§ DATA RECORDS

--- --- ---

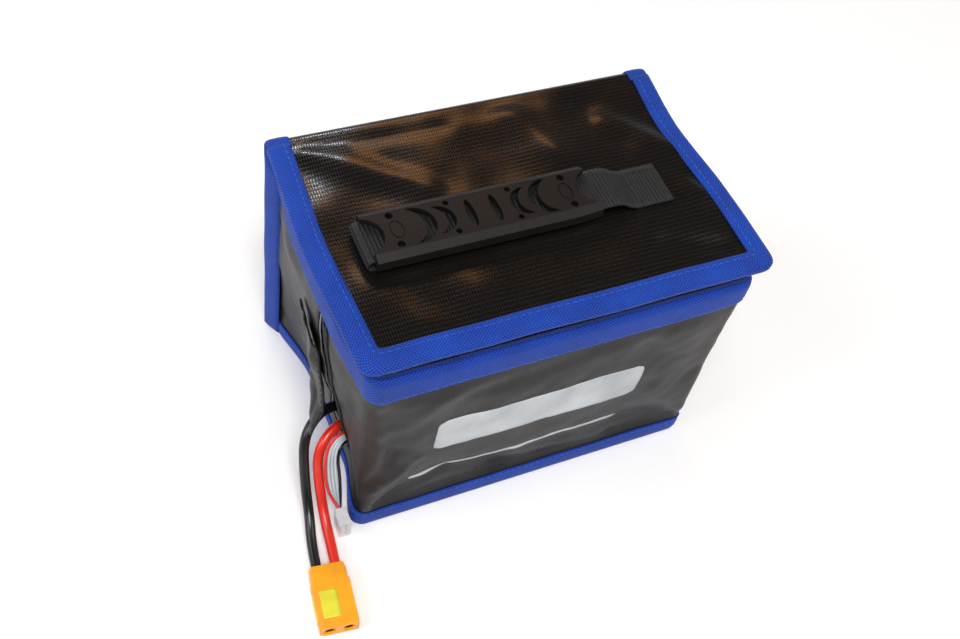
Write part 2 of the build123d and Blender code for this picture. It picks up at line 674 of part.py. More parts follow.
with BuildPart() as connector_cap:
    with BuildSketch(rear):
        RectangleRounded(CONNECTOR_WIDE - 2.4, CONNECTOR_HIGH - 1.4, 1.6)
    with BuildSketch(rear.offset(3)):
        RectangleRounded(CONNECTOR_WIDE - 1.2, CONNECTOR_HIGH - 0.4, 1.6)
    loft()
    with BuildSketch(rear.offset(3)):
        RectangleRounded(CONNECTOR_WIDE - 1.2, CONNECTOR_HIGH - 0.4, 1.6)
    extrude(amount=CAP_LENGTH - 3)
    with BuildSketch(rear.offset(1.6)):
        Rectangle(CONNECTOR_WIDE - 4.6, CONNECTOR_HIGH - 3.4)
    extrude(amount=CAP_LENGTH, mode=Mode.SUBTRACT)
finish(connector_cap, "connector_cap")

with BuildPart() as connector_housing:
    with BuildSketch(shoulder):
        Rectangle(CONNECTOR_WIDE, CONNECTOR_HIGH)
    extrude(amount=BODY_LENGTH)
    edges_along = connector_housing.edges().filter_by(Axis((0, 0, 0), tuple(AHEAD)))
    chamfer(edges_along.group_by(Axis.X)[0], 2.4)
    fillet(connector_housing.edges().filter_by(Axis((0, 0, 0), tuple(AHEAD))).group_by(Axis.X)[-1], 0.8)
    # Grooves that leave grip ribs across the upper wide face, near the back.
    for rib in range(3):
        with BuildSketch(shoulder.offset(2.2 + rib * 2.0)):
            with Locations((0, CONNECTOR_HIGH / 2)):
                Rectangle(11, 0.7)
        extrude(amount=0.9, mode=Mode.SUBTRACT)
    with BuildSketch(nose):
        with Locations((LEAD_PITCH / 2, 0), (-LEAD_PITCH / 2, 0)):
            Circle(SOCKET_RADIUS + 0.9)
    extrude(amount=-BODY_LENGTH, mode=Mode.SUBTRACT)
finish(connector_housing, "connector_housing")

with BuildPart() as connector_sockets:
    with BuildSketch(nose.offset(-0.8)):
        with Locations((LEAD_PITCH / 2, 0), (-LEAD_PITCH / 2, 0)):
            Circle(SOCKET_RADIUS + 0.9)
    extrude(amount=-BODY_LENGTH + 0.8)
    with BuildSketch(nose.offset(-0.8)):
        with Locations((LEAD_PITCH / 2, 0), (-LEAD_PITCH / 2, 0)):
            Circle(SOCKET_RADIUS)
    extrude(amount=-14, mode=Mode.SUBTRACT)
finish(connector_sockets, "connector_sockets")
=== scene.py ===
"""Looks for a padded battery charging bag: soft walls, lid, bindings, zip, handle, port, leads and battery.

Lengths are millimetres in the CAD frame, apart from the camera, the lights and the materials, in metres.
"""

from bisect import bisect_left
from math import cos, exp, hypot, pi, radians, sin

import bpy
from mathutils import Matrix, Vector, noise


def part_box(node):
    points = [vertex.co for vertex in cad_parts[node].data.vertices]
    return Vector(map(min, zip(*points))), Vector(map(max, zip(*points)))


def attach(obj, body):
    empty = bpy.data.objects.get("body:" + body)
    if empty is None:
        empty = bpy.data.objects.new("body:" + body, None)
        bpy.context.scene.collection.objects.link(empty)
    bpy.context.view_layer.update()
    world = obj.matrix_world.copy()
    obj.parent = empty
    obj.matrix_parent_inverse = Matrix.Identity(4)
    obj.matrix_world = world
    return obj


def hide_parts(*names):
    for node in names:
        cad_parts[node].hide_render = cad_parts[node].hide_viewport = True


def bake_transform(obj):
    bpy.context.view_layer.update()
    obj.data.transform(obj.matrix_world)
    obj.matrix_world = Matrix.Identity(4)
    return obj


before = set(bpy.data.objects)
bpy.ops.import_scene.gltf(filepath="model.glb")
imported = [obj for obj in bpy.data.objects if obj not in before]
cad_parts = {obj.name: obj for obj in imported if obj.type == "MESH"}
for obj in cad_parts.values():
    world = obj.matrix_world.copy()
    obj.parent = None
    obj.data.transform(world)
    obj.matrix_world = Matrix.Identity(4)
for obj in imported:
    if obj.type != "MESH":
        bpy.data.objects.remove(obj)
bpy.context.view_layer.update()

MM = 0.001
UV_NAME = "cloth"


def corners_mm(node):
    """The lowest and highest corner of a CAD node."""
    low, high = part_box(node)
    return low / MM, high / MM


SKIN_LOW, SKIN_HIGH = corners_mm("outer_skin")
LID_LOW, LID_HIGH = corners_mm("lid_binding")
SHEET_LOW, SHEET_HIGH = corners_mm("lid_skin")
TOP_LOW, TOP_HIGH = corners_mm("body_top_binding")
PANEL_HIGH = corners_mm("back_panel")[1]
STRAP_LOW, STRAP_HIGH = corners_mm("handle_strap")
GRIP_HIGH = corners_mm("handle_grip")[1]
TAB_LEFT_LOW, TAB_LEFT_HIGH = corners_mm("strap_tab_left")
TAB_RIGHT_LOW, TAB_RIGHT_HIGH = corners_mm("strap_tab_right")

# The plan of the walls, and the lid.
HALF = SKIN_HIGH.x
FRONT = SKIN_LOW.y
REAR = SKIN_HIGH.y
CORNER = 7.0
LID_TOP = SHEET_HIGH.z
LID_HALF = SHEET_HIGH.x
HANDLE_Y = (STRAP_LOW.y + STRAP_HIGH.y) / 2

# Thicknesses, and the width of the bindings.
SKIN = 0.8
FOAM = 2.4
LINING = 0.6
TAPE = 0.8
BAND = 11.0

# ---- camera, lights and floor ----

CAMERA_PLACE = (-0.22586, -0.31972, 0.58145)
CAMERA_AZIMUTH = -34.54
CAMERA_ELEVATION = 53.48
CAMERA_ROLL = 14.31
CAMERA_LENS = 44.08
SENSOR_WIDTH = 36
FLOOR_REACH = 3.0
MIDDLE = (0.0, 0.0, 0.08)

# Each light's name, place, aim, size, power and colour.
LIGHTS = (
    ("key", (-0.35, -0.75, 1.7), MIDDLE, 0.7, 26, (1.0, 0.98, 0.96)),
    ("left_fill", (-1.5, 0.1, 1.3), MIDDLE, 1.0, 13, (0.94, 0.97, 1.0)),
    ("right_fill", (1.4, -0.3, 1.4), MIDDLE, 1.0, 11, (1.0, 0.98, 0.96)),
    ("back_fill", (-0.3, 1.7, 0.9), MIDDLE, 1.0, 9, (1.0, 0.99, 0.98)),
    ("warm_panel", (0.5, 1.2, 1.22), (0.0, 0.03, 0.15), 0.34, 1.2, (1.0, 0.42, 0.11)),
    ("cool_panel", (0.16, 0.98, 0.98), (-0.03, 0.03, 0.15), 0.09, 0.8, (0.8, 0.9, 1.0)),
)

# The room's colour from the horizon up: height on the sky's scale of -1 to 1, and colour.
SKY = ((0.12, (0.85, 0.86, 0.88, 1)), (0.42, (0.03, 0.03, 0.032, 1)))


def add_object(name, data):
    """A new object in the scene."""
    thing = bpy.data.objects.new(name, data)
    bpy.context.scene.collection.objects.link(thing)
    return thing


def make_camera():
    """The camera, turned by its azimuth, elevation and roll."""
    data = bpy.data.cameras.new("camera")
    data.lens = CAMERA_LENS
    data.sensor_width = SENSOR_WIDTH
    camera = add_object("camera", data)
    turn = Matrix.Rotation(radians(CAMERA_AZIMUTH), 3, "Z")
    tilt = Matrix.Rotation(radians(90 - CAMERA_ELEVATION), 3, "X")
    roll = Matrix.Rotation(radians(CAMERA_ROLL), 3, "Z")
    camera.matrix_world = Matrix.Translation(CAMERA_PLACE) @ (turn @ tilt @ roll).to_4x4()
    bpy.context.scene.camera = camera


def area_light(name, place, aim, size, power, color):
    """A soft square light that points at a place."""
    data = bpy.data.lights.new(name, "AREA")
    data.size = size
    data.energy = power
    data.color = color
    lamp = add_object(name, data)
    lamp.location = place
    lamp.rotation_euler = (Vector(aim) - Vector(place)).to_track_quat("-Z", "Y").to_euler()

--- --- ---

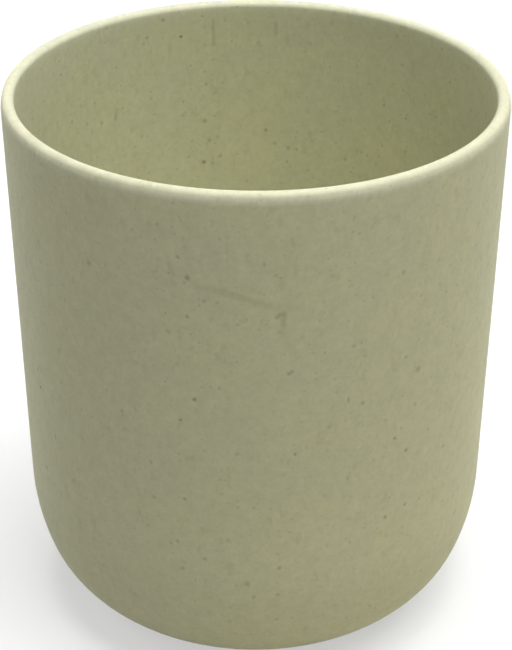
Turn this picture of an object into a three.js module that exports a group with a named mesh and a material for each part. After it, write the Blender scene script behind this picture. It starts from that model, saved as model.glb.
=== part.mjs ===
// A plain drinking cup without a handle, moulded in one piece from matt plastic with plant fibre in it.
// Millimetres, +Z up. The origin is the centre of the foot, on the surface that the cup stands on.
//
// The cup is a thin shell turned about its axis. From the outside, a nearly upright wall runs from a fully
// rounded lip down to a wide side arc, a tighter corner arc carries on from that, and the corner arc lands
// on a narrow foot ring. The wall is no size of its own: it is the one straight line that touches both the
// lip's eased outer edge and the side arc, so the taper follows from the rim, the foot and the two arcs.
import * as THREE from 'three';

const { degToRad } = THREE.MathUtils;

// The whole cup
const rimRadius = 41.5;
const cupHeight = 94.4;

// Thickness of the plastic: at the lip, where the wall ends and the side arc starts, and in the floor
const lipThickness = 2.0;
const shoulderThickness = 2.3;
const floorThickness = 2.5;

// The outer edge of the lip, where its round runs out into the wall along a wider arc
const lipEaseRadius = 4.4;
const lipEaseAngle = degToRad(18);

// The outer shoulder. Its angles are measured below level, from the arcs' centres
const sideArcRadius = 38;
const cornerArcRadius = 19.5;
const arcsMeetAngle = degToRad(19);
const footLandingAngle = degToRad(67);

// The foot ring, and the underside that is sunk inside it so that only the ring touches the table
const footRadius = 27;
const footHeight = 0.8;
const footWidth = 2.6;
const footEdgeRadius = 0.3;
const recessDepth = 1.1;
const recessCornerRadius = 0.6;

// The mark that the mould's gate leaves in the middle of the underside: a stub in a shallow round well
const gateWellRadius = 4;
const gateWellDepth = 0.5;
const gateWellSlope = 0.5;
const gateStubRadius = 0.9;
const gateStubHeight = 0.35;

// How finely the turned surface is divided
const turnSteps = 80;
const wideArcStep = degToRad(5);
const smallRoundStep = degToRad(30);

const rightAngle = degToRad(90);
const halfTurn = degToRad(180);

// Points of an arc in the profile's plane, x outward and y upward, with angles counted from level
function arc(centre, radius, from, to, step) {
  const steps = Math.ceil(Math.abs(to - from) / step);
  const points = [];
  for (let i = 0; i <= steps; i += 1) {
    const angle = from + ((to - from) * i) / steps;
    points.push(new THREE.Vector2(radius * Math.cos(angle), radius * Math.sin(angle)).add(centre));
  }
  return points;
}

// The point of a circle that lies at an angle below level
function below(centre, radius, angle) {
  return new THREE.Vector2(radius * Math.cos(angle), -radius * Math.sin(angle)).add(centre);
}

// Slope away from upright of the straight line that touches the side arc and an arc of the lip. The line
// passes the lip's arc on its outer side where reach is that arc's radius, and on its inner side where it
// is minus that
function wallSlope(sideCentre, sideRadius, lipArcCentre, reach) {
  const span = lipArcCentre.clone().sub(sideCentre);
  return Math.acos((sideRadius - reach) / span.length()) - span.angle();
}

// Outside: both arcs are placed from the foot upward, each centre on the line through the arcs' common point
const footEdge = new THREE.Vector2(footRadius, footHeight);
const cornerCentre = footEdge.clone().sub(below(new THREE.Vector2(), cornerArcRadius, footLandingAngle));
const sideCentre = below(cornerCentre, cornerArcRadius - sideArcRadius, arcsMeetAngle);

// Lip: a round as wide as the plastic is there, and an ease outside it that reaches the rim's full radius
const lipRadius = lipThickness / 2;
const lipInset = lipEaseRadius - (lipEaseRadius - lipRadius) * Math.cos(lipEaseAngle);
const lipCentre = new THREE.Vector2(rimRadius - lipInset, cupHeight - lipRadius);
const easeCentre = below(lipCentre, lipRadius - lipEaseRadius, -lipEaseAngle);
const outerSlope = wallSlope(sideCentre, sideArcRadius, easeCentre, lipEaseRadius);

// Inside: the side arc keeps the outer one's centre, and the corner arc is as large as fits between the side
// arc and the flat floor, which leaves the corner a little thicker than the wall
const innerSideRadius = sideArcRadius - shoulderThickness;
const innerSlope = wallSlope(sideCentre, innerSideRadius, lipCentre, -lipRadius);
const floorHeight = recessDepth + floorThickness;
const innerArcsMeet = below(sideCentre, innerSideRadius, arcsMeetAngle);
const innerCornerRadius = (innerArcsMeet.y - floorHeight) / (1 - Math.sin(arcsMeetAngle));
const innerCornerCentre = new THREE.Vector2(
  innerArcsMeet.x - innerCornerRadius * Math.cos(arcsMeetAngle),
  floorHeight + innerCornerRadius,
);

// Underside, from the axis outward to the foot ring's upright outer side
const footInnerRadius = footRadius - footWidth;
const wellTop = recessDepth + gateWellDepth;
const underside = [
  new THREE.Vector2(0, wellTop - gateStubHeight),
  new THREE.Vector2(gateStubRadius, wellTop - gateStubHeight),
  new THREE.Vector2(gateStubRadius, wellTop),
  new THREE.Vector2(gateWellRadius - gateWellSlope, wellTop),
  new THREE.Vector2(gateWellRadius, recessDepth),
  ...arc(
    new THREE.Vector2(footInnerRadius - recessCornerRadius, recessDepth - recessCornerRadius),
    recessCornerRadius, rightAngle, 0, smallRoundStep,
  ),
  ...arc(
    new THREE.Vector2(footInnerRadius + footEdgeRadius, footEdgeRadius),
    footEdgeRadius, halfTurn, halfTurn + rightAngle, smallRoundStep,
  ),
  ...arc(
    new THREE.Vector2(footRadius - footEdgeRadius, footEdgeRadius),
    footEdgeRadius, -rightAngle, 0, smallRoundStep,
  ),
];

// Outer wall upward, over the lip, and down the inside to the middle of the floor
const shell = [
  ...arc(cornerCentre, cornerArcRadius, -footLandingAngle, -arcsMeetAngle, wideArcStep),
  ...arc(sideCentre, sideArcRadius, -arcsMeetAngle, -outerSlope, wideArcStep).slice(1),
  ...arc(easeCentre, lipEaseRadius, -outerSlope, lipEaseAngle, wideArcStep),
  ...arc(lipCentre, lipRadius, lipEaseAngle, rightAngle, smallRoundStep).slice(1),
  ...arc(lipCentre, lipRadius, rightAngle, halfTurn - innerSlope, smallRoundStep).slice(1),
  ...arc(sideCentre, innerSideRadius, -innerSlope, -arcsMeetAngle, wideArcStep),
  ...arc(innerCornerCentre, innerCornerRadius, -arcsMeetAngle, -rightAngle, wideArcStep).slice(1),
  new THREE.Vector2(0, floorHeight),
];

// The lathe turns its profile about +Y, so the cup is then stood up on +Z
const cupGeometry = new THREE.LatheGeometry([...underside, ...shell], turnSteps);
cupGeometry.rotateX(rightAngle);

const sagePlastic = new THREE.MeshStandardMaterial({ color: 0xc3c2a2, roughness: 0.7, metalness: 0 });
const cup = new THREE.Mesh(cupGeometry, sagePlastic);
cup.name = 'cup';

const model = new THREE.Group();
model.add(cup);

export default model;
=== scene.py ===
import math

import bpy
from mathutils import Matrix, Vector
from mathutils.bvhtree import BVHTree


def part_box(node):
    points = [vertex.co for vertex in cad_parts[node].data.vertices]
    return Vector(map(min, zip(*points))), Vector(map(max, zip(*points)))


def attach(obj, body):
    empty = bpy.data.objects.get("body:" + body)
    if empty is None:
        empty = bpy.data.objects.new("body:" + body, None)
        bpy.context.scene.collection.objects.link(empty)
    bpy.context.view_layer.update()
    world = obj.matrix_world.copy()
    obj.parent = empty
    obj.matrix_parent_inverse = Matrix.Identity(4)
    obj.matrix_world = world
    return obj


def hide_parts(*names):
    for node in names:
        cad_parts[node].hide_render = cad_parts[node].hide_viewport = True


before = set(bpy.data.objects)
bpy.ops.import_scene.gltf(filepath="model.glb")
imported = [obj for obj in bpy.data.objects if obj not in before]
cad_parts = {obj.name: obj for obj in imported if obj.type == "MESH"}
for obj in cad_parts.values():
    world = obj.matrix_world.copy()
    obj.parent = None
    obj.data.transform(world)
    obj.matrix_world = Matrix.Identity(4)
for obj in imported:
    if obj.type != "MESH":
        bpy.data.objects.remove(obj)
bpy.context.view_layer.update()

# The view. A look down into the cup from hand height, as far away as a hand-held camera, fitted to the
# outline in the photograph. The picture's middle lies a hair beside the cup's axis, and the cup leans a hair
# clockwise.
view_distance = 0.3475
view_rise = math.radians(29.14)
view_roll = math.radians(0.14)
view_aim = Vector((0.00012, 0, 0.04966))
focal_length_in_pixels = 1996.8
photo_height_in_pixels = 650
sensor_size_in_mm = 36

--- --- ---

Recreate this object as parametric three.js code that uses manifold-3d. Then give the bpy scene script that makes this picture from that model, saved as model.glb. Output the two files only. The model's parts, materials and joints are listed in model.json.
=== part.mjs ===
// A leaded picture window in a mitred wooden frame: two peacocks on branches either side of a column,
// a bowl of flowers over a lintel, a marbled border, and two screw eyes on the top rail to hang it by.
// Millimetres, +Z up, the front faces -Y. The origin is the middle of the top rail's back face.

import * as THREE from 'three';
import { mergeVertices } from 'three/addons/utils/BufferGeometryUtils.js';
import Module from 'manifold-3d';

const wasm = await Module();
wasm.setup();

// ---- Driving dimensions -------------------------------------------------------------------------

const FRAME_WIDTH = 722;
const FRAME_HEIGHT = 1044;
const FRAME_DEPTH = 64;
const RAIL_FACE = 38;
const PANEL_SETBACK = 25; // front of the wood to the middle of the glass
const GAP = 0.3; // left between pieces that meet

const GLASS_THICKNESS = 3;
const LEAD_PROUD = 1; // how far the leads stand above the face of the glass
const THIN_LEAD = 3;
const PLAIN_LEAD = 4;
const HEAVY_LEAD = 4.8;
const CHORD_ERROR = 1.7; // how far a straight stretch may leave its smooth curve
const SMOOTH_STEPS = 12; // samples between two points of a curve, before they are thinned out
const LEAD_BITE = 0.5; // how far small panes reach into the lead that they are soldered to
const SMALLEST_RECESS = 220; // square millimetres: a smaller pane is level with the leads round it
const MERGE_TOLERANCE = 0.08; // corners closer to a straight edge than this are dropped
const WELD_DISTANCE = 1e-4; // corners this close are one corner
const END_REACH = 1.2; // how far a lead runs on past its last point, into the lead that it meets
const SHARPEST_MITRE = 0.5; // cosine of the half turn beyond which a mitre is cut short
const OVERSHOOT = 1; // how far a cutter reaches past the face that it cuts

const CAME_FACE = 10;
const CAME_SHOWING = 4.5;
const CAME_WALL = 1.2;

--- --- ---

§ WRITTEN EXERCISE
Using the material above, report each line where "code" occurs.

§ TASK SOLUTION
Write part 2 of the build123d and Blender code for this picture. It picks up at line 674 of part.py. More parts follow.
Recreate this object as parametric three.js code that uses manifold-3d. Then give the bpy scene script that makes this picture from that model, saved as model.glb. Output the two files only. The model's parts, materials and joints are listed in model.json.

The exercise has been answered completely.